= Jay I. Bratt =

American lawyer and former federal prosecutor

Jay I. Bratt is an American lawyer who served as a federal prosecutor at the United States Department of Justice for 34 years until his retirement in January 2025. As Chief of the Counterintelligence and Export Control Section (CES) in the National Security Division, Bratt oversaw all federal investigations and prosecutions under the Espionage Act, export control laws, and foreign influence statutes.

His notable prosecutions included the Blackwater guards case, Espionage Act cases involving Jonathan Pollard and Navy linguist James Hitselberger, and investigations into Chinese telecommunications firms Huawei and ZTE. From 2022 to 2025, he served as Counselor to Special Counsel Jack Smith on the classified documents case.

==Early life and education==
Bratt earned a Bachelor of Arts degree from Brandeis University in 1981 and a Juris Doctor from Harvard Law School in 1984.

==Career==

===Department of Justice===
Before joining the Department of Justice, Bratt worked as a staff attorney at the Federal Trade Commission and as an associate at a Chicago law firm. He began his DOJ career as a line prosecutor in the U.S. Attorney's Office for the District of Columbia, where he spent approximately 20 years handling criminal prosecutions. He later served as Deputy Chief of the National Security Section in the D.C. U.S. Attorney's Office.

Bratt held several positions within the National Security Division, including Deputy Chief for Export Control and Sanctions and Principal Deputy Chief of the Counterintelligence and Export Control Section. He was appointed Chief of CES around 2017, a position in which he oversaw all federal investigations and prosecutions involving the Espionage Act, export control and sanctions laws, and foreign influence statutes.

During his career, Bratt oversaw the prosecution of Blackwater guards convicted of killing 14 Iraqi civilians and wounding 17 others. He prosecuted James Hitselberger, a Navy linguist charged under the Espionage Act with unauthorized retention of national defense information. In 2014, he represented the government at the parole hearing for Jonathan Pollard, a former Navy analyst convicted of spying for Israel. Bratt was also involved in the prosecution of Bryan Underwood, a former security guard at the U.S. consulate in Guangzhou, China, who pleaded guilty in 2013 to attempting to sell information to Chinese officials. He worked on the case against Stephen J. Kim, a former State Department contractor who pleaded guilty in 2014 to leaking classified information about North Korea to a Fox News reporter. He helped oversee investigations of Chinese telecommunications firms Huawei and ZTE for sanctions violations.

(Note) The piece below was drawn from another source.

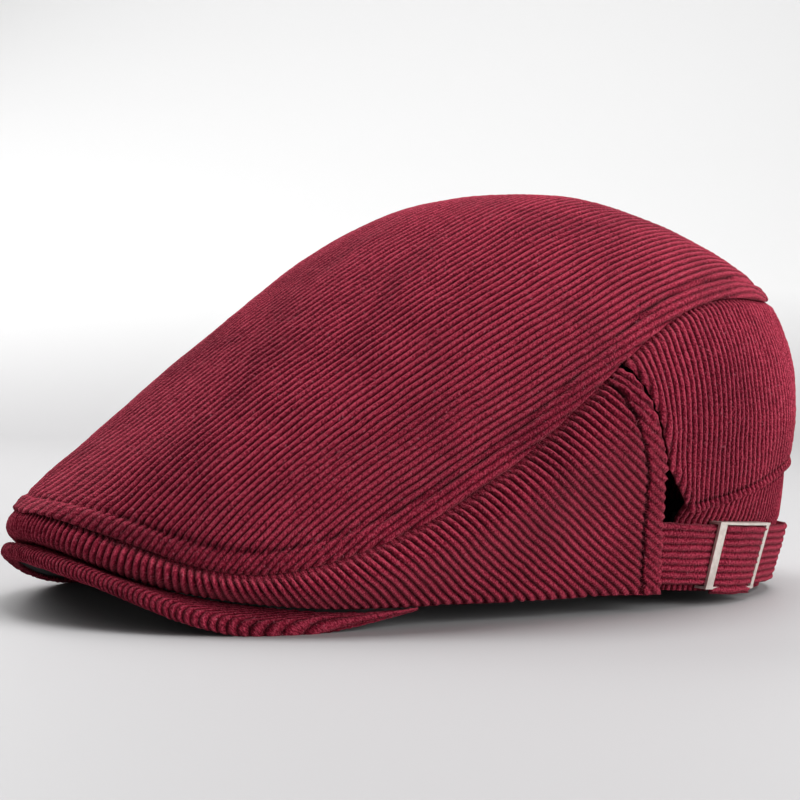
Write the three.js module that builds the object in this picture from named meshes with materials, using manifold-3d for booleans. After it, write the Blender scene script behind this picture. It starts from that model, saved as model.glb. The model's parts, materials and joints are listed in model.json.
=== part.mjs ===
// A corduroy flat cap with a stiff peak, and a buckled strap across the opening at the back left.
// Millimetres. The peak points along -Y, the wearer's left is +X, and the cap rests on z = 0.
import * as THREE from "three";
import { mergeVertices } from "three/addons/utils/BufferGeometryUtils.js";
import Module from "manifold-3d";

// ---- Driving dimensions ----

// Half outlines on the wearer's left. Station 0 is the centre front and station 6 the centre back.
// A station past 6 comes back to the front along the wearer's right, and 12 is the front again.
const BACK_STATION = 6;
const TOP_SEAM = [
  [0, -130, 32], [47, -112, 24.2], [79, -80, 18.3], [96, -20, 45.5], [93, 41, 89], [65, 95, 94], [0, 125, 97],
];
const LOWER_EDGE = [
  [0, -122, 20.5], [44, -107, 12.5], [72, -75, 7.3], [80, -36, 6.5], [83, 30, 6.5], [66, 95, 2], [0, 122, 0],
];
// The peak ends short of station 3. Past that its outline only closes the curve, inside the cap.
const PEAK_OUTLINE = [
  [0, -132, 16.5], [46, -118, 9.6], [76, -80, -0.3], [77, -12, 10], [70, 40, 12], [50, 80, 12], [0, 100, 12],
];

// Height of the top panel's centre line, and how far the wall bulges low down and high up.
const CREST_HEIGHT = [32, 46, 69, 112, 129, 110, 97];
const LOW_BULGE = [5, 4, 4, 3, 1, 1, 1];
const HIGH_BULGE = [1, 2, 4, 9, 11, 8, 11];
// Makes the low bulge full at a third of the wall's height and the high bulge full at two thirds.
const BULGE_SHAPE = 27 / 4;
const ARCH_SHOULDER = 2.4;
const ARCH_ROUNDNESS = 0.625;
// The layers under the top panel close up to a point where the panel rises less than this above its seam.
const FULL_DEPTH_RISE = 6;

const CLOTH = 1.6;
const LINING = 0.8;
const TOP_LINING_DEPTH = 2.2;
const WALL_LINING_DEPTH = 3.9;
const SEAM_GAP = 0.4;

// The hems of the left side panel and the back panel run down together from the top seam,
// and part company at the bend.
const HEM_LOW_STATION = 4.18;
const HEM_SLOPE = 0.43;
const HEM_BEND_HEIGHT = 0.46;
const HEM_BEND = 0.27;
const BACK_HEM_SPREAD = 0.8;
const PANEL_GAP = 0.03;
const CENTRE_FRONT_GAP = 0.004;
const RIDGE_HEIGHT = 0.28;
const RIDGE_RISE = 0.15;
const RIDGE_STATIONS = [4.15, 5.25];
const RIGHT_SEAM_STATION = 2 * BACK_STATION - HEM_LOW_STATION;

// The strap's outer face is part of a cone. The buckle slides round it, about the cone's axis.
const STRAP_AXIS_POINT = new THREE.Vector3(-3.5, 45, 6);
const STRAP_AXIS_TILT = THREE.MathUtils.degToRad(4.5);
const STRAP_RADIUS = 84;
const STRAP_LEAN = 0.22;
const STRAP_THICKNESS = 2;
const STRAP_LOW = 2.0;
const STRAP_HIGH = 20.8;
const STRAP_STATIONS = [3.99, RIGHT_SEAM_STATION - 0.02];
const STRAP_LEAVES_CONE = 5.15;
const STRAP_JOINS_WALL = 5.6;

const BAND_DEPTH = 3.9;
const BAND_THICKNESS = 1.4;
const BAND_STATIONS = [4.24, RIGHT_SEAM_STATION + 0.02];
const BAND_STEP_HEIGHT = 22.5;
const BAND_STEP = 0.65;
const BAND_TUCK = 0.07;
const BAND_TUCK_DEPTH = 2.4;

const BUCKLE_START = 10.3;
const BUCKLE_END = 27.8;
const FRONT_BAR = 2;
const REAR_BAR = 1.3;
const CENTRE_BAR = 1.6;
const BUCKLE_GAP = 0.3;
const BAR_THICKNESS = 1;
const RAIL_THICKNESS = 0.8;
const BAR_INSET = 0.1;

const PEAK_END = 0.98;
const PEAK_INNER_STATION = 3.02;
const PEAK_OUTER_STATION = 2.66;
const PEAK_THICKNESS = 5;
const PEAK_TUCK = 3;
const PEAK_DROP = 0.9;
const PEAK_FULL_WIDTH = 12;
const PEAK_LIP = 4;
const LIP_SHARE = 0.35;
// Shares of the way round a slice of the peak's cover where the edge roll starts and ends.
const ROLL_START = 0.45;
const ROLL_END = 0.85;
const PEAK_CLOTH = 1.4;
const BOARD_THICKNESS = 1.2;
const UNDER_COVER_DEPTHS = [1.25, 2.05];
const LAYER_SET_BACK = 0.06;

const LINING_HEIGHTS = [0.1, 0.96];
const LINING_SET_BACK = 0.2;
const LINING_CLEARANCE = 0.03;
const SWEATBAND_DEPTH = 6;
const SWEATBAND_LEAN = 0.5;
const SWEATBAND_HEIGHTS = [0.6, 20];
const SWEATBAND_STATION = 3.95;
const BACK_SWEATBAND_DEPTH = 5.8;
const BACK_SWEATBAND_HEIGHTS = [0.6, 24];

// The cloth settles this far, and is pressed flat where it meets the table.
const SETTLE = 0.4;

// ---- Curves ----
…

===Special Counsel's Office===

In November 2022, Attorney General Merrick Garland appointed Jack Smith as Special Counsel to oversee the investigation into classified documents found at Mar-a-Lago. Bratt, who had led the investigation before Smith's appointment, joined the Special Counsel's Office as Counselor and served as the lead attorney on the case in the Southern District of Florida.

In August 2022, Bratt appeared at a federal court hearing regarding the FBI search of Mar-a-Lago, arguing against unsealing the probable cause affidavit by stating the investigation was in its "early stages" and that releasing the document could provide a "road map" to the investigation and jeopardize witness identities.

Attorney Stanley Woodward, who represented Trump aide Walt Nauta, alleged in 2023 that Bratt raised Woodward's application for a D.C. judgeship during a meeting in a manner that implied pressure to cooperate. Bratt denied any improper intent, and prosecutors stated he mentioned the application "purely as a matter of professional courtesy." The matter was referred to the Justice Department's Office of Professional Responsibility.

Bratt retired from the Department of Justice on January 3, 2025, after 34 years of service.

===Post-retirement===
Following his retirement, Bratt joined the University of Virginia School of Law as an adjunct professor.

In May 2025, Bratt appeared before the House Judiciary Committee for a deposition as part of the committee's investigation into the Special Counsel's Office. He invoked his Fifth Amendment right against self-incrimination and declined to answer questions.